The guidance specifies that even if the AI tool or software is designed or administered by an entity other than the employer, such as a software vendor, the employer may still be liable for any discriminatory results it produces. In addition, the EEOC cautions employers not to rely on vendor or provider claims that a particular tool is "bias-free." Even if a provider has taken steps to prevent or reduce disability bias in its tools, each disability is unique, the EEOC notes, and measures aimed at preventing some types of disability discrimination will not necessarily prevent the tool from disadvantaging an individual with a different disability.

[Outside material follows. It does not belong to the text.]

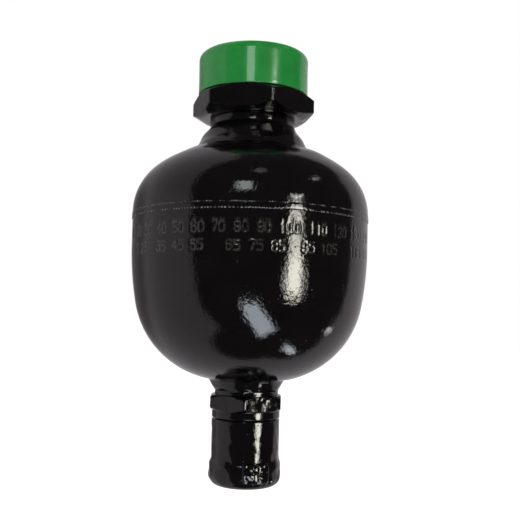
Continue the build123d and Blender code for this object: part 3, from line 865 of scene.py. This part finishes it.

Steps an employer using AI or algorithmic decision-making tools can take to reduce the chances of violating the ADA include:

  • Clearly indicating that reasonable accommodations are available to people with disabilities and providing clear instructions for requesting an accommodation;
  • Training staff to recognize and process requests for reasonable accommodations as quickly as possible;
  • Allowing accommodations such as extended time or alternative versions of tests or assessments for individuals with a disability-related need;
  • Ensuring that materials presented to job applicants and employees are available in alternative formats;
  • Only developing and selecting tools that measure abilities and qualifications that are truly necessary for a particular job; and
  • Providing job applicants and employees who will be assessed by an algorithmic decision-making tool with as much information about the tool as possible, including:
    • Traits or characteristics it is designed to measure;
    • Methods for measuring those traits or characteristics; and
    • The disabilities, if any, that might potentially lower the assessment results.